A recente discussão em torno da Lei Rouanet ganhou um tom agressivo e maniqueísta, com poucas informações consistentes, algo fundamental para que a sociedade possa entender o que efetivamente aconteceu com a produção cultural nos últimos anos. Curiosamente, o maior engano ocorre em torno do ponto mais criticado: a participação privada.

Ao contrário do que é dito, o principal agente da Lei Rouanet sempre foi o Estado brasileiro. Nunca a iniciativa privada. Isso não é uma opinião, mas um fato que pode ser constatado a partir de dois pontos principais. Em primeiro lugar, é o Estado quem aprova todos os projetos. Todos. Do Cirque du Soleil aos Doutores da Alegria. O patrocínio só existe depois do aval público.

Se o Ministério da Cultura (MinC)pode alegar que não dispõe de todas as ferramentas necessárias para barrar as barbaridades (o que é verdade), não pode dizer que elas não existem. A mesma CIE Brasil, hoje T4F (Time 4 Fun), que aprovou o circo e vários outros projetos até 2006, no ano passado teve quase todos os seus pleitos rejeitados.

Em segundo lugar, o Estado, por meio de estatais federais e estaduais, é o responsável direto pela decisão de investimento de cerca de 40% da verba da Rouanet. Ou seja, do R$ 1 bilhão recebido pela cultura em 2007, cerca de R$ 400 milhões foram investidos sem participação privada. Da aprovação do projeto à decisão de investimento, a responsabilidade foi do poder público.

Os 60% restantes foram definidos pela iniciativa privada a partir da aprovação pública. Se a gestão da lei, que é de responsabilidade do MinC, for feita com qualidade, garantindo a aprovação de projetos relevantes, o bom uso do recurso estará garantido.

Será razoável imaginar que os R$ 400 milhões das estatais foram bem investidos e que o restante foi parar no lixo? Simples demais, não? Seria um atentado ao bom senso e a desqualificação do MinC, que aprovou todas essas ações.

A análise dos relatórios da Lei Rouanet deixa claro que parte das distorções apontadas são reais e precisam ser sanadas. Projetos muito caros, produtores com muitos projetos e eventos a preços incompatíveis com o subsídio estatal não combinam com o espírito da lei.

Os relatórios, porém, podem surpreender. Empresas privadas patrocinam projetos de relevância cultural e interesse público em regiões pobres e a preços acessíveis. Sim, isso acontece e com muito mais freqüência do que as posições preconcebidas deixam ver. E na ponta pública ocorre o mesmo. As estatais não vivem só de nepotismo. Colaboram efetivamente para a construção de políticas públicas.

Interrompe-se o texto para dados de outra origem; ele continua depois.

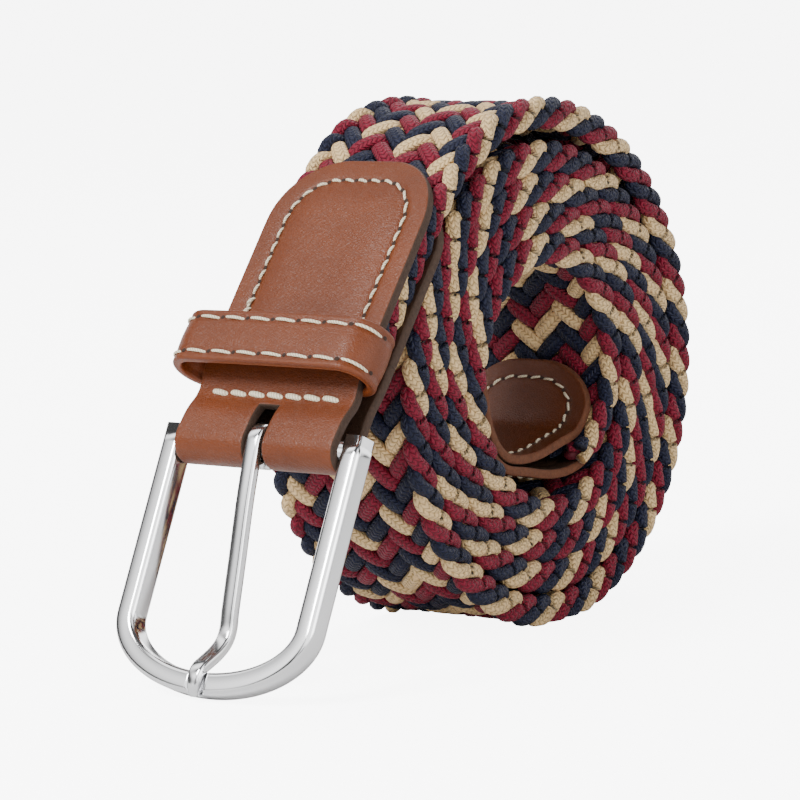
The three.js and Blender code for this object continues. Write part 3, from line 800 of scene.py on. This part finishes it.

Precisa ficar claro para a sociedade que o mau uso dos recursos é uma exceção, e não a regra. O investimento na cultura nos últimos anos foi crescente e a verba antes era tão restrita que é difícil encontrar uma área que tenha piorado.

A ação conjunta das leis de incentivo, Sesc, MinC, secretarias estaduais e municipais e iniciativa privada ativou praticamente todas as áreas: dança, teatro, música, artes plásticas, etc. Até mesmo o circo começa a ganhar vitalidade. E num cenário complicado, com a revolução tecnológica invadindo as casas, mudando hábitos e inibindo o lazer externo.

Como no caso da Lei Rouanet, o crescimento veio com algumas distorções, é evidente que os eventuais abusos de produtores e empresas precisam ser contidos. Não há por que perpetuá-los. Da mesma forma, seria uma enorme ingenuidade apostar todas as fichas no dirigismo estatal e no retorno dos balcões. A sociedade já viu esse filme. A moderna gestão pública pressupõe o acompanhamento da sociedade civil, não a sua exclusão.

O MinC deveria colocar em seu site os relatórios que mostram onde cada empresa investiu cada real. Poderia ir além. As empresas, estatais ou privadas, deveriam ser obrigadas a abrir integralmente essas informações. Ajudaria a desmistificar radicalismos de ambos os lados e ampliaria a transparência da lei.

O fundamental agora é termos um bom diagnóstico do que ocorreu com os investimentos nos últimos anos, sem impressões generalistas. Estudos que mostrem onde a lei funcionou e onde efetivamente criou distorções. Só assim vamos conseguir avançar.

Qualquer legislação, de qualquer área, precisa de ajustes ao longo dos anos. Isso é um processo normal, que não precisa ser traumático. Não é possível que a área cultural não consiga evitar uma visão maniqueísta da lei e do mundo e chegar a um ponto de equilíbrio. Justamente a área cultural, que tanto se orgulha de criticar o maniqueísmo alheio…

Os dados mostram, por fim, que vários projetos recebem patrocínio simultâneo de empresas estatais e privadas. Um sinal claro de que podemos construir um país em que poder público, produtores culturais e iniciativa privada consigam se ver como partes de uma única e mesma sociedade.